Penyelenggaraan upacara keagamaan Umat Hindhu di Indonesia sering menggunakan bunyian Pancagita. Seperti contohnya Upacara Odalan. Ritual ini merupakan sebuah kegiatan dimana umat Hindhu melakukan pemujaan pada Sang Hyang Widhi Wasa (Tuhan Yang Maha Esa) melalui sarana pemerajan, pura, kahyangan, saat hari- hari tertentu. Kegiatan ini dapat bermakna sebagai hari ulang tahun Pura (tempat ibadah).
Menurut staf pengajar Institut Seni Indonesia (ISI) Yogyakarta, I Wayan Senen, S.ST., M.Hum, tidak ada ketidakjelasan tentang ciri penggunaan bunyi-bunyian ritual odalan dengan bunyi-bunyian bukan ritual odalan.

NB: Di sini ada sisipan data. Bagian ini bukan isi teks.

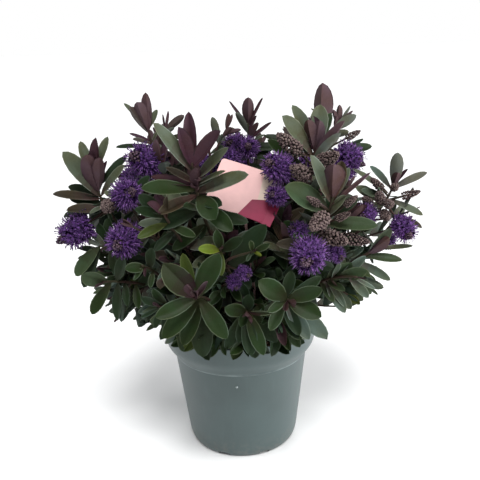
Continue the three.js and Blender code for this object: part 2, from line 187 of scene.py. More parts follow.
# Each light: its kind and power, how soft it is, its tip and turn in degrees, and its place.
for kind, power, width, spread, tip, turn, place in (
    ("SUN", 2.5, "angle", radians(24), 29, 0, (0, 0, 0)),
    ("SUN", 0.55, "angle", radians(40), -62, -12, (0, 0, 0)),
    ("AREA", 12, "size", 0.9, 78, 70, (0.95, -0.35, 0.35)),
):
    bpy.ops.object.light_add(type=kind, location=place, rotation=(radians(tip), 0, radians(turn)))
    bpy.context.object.data.energy = power
    setattr(bpy.context.object.data, width, spread)

world = bpy.context.scene.world or bpy.data.worlds.new("studio")
bpy.context.scene.world = world
world.use_nodes = True
sky = world.node_tree.nodes
lit, seen = sky["Background"], sky.new("ShaderNodeBackground")
for glow, colour, strength in ((lit, (0.97, 0.985, 1, 1), 0.51), (seen, (1, 1, 1, 1), 1)):
    glow.inputs[0].default_value, glow.inputs[1].default_value = colour, strength
to_camera, choice = sky.new("ShaderNodeLightPath"), sky.new("ShaderNodeMixShader")
for source, target in (
    (to_camera.outputs["Is Camera Ray"], choice.inputs[0]),
    (lit.outputs[0], choice.inputs[1]),
    (seen.outputs[0], choice.inputs[2]),
    (choice.outputs[0], sky["World Output"].inputs[0]),
):
    world.node_tree.links.new(source, target)


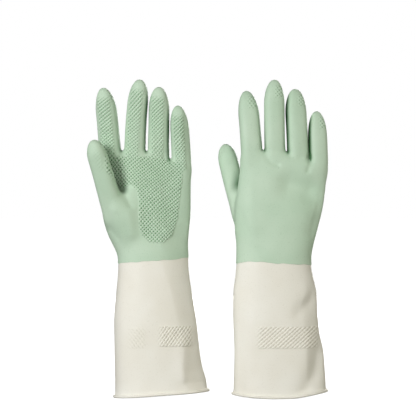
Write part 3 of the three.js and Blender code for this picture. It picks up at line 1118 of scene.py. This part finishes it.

Fenomena itu memperlihatkan sebagian besar masyarakat Hindu di Bali belum mengetahui dan belum memahami makna bunyi-bunyian pancagita sebagai salah satu aspek upacara odalan.
Pancagita sendiri merupakan bunyi-bunyian untuk memuja tuhan yang memiliki lima jenis aspek. Contohnya mantra, genta, kulkul (kentongan), tembang dan tetabuhan. Upacara Odalan sendiri merupakan peristiwa yang mencakup aspek ritual, sosial, dan teatrikal. Makna ritual misalnya, terdapat efek bunyi-bunyian yang terkait dengan rasa keagamaan yang sakral, keramat, religius, dan magis.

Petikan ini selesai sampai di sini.